In conclusion he returned to the essential theme of his address that geopolitical conflicts are threatening the international trade and the stability of the world economy and “old fears of a world divided into economic, political and even military blocs have, resurfaced.”
With geopolitical conflicts threatening to undermine the multilateral economic order that had ensured a “lasting peace among the major powers since the end of World War II,” it was necessary as Europeans to defend the progress made so far in global openness and integration.
However, this perspective was contradicted in the very next sentence when he said: “At the same time we cannot ignore geopolitical risk and consequences. We must find ways to operate effectively in a less stable and less open world.”
This underscores the fact that the capitalist ruling classes have no solution to the crisis which is moving like a wrecking ball through all the institutions and arrangements established in the post-war period.
Another world war, the first stages of which are underway, arises from the contradiction between world economy and the bankrupt nation-state system, a contradiction that was intensified by the very economic developments which seemed to bring peace and prosperity in an earlier period.

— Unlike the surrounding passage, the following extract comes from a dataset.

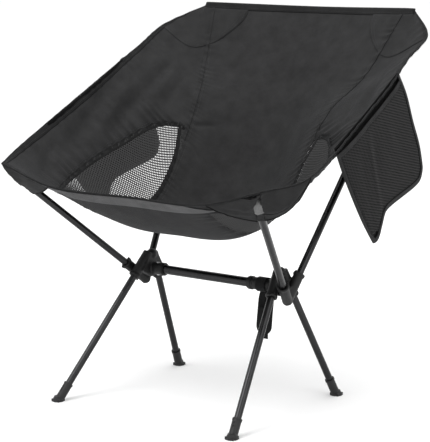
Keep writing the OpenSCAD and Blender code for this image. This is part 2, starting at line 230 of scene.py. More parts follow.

The bourgeoisie and its defenders always ascribe the crises of capitalism to external or accidental factors, but they are rooted in the capitalist system itself.
US imperialism is seeking to resolve these contradictions by means of war in which it maintains its position as the dominant power, threatening a global conflagration.
The working class must resolve them by means of world socialist revolution, the perspective which will be the theme of the online May Day rally convened by the International Committee of the Fourth International on May 4.